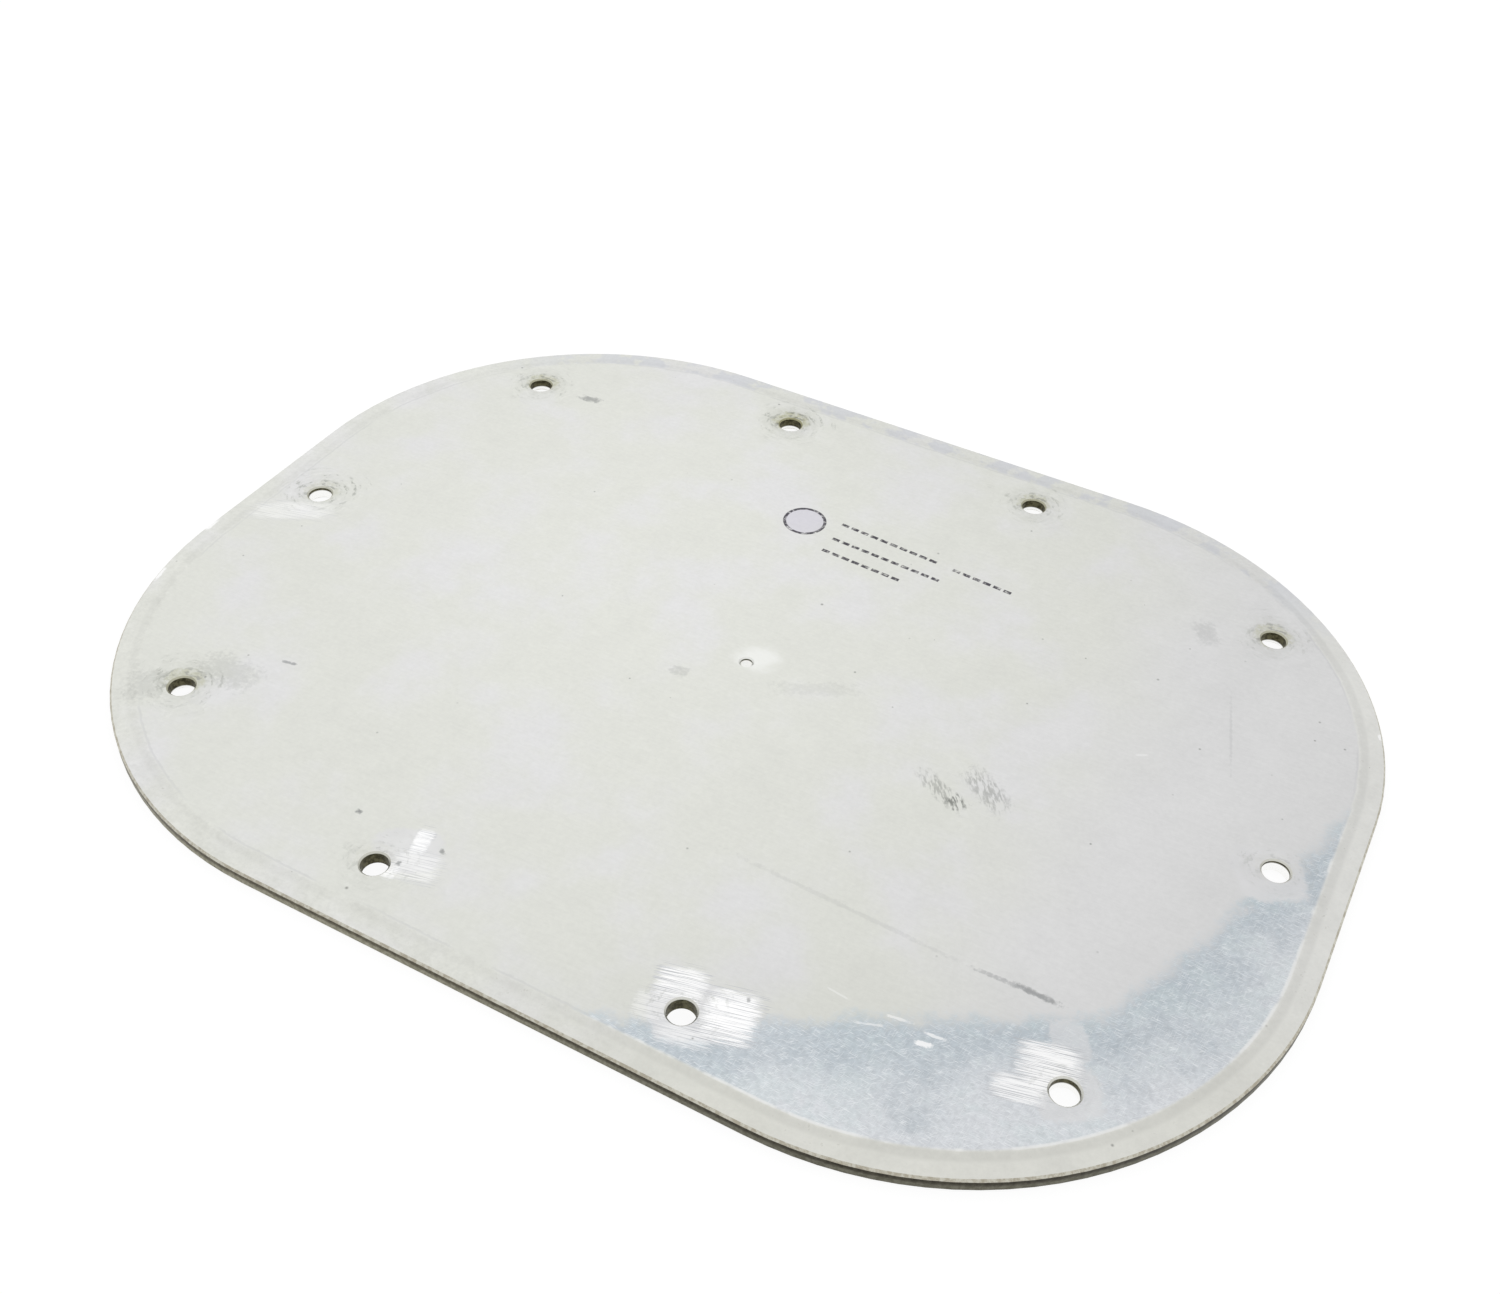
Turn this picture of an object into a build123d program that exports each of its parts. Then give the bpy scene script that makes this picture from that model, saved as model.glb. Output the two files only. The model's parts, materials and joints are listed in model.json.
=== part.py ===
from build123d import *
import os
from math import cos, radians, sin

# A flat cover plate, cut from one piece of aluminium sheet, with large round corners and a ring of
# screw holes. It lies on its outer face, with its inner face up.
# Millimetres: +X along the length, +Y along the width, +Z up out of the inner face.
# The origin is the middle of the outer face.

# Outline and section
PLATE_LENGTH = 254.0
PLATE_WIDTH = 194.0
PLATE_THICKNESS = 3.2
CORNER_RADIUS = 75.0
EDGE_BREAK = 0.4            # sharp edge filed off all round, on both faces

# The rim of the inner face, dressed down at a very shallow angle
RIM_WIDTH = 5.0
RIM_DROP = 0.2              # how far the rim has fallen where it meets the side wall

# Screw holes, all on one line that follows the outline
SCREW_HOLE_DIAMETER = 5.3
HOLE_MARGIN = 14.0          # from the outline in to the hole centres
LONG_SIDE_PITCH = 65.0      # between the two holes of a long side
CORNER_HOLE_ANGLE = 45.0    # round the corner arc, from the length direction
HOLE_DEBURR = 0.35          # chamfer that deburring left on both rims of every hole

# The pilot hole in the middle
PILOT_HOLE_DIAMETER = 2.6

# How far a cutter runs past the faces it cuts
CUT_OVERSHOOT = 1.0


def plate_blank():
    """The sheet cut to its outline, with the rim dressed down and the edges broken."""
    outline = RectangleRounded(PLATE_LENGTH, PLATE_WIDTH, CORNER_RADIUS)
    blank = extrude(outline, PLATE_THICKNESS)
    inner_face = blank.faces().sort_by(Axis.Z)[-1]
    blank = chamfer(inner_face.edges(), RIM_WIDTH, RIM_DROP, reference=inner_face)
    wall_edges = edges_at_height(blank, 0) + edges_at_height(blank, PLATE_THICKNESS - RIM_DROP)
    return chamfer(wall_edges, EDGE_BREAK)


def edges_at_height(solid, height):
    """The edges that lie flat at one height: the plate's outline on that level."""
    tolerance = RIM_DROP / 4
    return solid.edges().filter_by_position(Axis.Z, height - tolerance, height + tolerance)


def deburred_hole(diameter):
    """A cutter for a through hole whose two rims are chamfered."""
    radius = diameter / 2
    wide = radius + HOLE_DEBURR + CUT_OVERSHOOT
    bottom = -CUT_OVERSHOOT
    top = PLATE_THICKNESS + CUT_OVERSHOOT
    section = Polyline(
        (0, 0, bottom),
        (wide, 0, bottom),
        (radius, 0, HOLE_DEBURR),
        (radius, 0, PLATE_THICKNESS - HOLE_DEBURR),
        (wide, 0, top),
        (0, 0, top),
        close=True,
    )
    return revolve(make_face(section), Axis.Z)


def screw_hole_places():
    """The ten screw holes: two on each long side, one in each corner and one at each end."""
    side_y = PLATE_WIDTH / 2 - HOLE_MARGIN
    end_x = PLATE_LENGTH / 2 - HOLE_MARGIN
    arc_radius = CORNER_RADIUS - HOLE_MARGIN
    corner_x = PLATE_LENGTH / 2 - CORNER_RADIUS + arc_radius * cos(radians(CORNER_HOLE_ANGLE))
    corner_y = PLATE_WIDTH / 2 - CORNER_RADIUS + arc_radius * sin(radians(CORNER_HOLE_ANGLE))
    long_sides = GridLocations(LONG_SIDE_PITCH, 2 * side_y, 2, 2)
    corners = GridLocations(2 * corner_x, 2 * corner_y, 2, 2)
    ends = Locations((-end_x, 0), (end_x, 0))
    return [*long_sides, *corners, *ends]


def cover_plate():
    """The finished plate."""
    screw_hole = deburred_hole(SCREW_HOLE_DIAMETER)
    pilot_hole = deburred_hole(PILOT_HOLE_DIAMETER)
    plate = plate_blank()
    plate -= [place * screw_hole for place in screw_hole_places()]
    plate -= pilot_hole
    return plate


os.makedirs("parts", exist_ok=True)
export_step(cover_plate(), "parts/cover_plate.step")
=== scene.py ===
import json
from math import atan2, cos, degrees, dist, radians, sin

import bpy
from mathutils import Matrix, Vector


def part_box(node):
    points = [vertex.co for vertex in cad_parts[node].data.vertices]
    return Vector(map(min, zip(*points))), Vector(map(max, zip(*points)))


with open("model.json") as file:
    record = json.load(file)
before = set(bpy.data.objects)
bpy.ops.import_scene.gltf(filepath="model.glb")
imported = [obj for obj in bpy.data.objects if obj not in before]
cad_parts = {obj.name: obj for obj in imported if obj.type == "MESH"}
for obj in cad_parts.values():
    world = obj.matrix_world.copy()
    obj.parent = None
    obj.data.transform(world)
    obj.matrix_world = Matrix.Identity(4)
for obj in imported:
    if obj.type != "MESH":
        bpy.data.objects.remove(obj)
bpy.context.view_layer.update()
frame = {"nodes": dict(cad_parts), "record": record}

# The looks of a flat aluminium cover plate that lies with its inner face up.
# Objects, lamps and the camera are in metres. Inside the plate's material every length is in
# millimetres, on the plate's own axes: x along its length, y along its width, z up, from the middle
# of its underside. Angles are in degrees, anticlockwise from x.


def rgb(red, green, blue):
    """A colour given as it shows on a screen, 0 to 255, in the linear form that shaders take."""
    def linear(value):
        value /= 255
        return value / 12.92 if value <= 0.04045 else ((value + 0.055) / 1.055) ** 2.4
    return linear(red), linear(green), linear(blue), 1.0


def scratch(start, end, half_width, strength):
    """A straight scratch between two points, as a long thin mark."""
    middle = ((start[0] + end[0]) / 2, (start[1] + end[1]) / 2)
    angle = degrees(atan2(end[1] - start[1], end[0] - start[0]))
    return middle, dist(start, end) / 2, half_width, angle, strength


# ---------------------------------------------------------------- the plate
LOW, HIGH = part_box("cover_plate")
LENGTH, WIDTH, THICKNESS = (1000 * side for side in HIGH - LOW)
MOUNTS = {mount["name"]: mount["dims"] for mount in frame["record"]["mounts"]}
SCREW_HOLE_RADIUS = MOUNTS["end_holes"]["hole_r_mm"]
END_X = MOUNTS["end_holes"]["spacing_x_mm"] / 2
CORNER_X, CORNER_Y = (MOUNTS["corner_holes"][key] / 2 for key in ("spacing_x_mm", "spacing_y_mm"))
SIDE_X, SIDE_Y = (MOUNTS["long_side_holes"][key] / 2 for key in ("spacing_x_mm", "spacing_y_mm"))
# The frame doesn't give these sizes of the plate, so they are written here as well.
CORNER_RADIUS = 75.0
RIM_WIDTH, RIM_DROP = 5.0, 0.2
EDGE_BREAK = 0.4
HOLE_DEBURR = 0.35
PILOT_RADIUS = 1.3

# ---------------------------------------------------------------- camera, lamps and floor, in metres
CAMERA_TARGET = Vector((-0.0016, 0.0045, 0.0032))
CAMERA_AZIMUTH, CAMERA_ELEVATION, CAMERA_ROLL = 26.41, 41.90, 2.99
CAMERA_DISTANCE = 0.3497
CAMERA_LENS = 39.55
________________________
__What the task asks__. Above is a listing; print exactly its lines from the one with "corner_x = PLATE_LENGTH" through the one with "imported = [obj", and no other lines.

__Answer__.
    corner_x = PLATE_LENGTH / 2 - CORNER_RADIUS + arc_radius * cos(radians(CORNER_HOLE_ANGLE))
    corner_y = PLATE_WIDTH / 2 - CORNER_RADIUS + arc_radius * sin(radians(CORNER_HOLE_ANGLE))
    long_sides = GridLocations(LONG_SIDE_PITCH, 2 * side_y, 2, 2)
    corners = GridLocations(2 * corner_x, 2 * corner_y, 2, 2)
    ends = Locations((-end_x, 0), (end_x, 0))
    return [*long_sides, *corners, *ends]


def cover_plate():
    """The finished plate."""
    screw_hole = deburred_hole(SCREW_HOLE_DIAMETER)
    pilot_hole = deburred_hole(PILOT_HOLE_DIAMETER)
    plate = plate_blank()
    plate -= [place * screw_hole for place in screw_hole_places()]
    plate -= pilot_hole
    return plate


os.makedirs("parts", exist_ok=True)
export_step(cover_plate(), "parts/cover_plate.step")
=== scene.py ===
import json
from math import atan2, cos, degrees, dist, radians, sin

import bpy
from mathutils import Matrix, Vector


def part_box(node):
    points = [vertex.co for vertex in cad_parts[node].data.vertices]
    return Vector(map(min, zip(*points))), Vector(map(max, zip(*points)))


with open("model.json") as file:
    record = json.load(file)
before = set(bpy.data.objects)
bpy.ops.import_scene.gltf(filepath="model.glb")
imported = [obj for obj in bpy.data.objects if obj not in before]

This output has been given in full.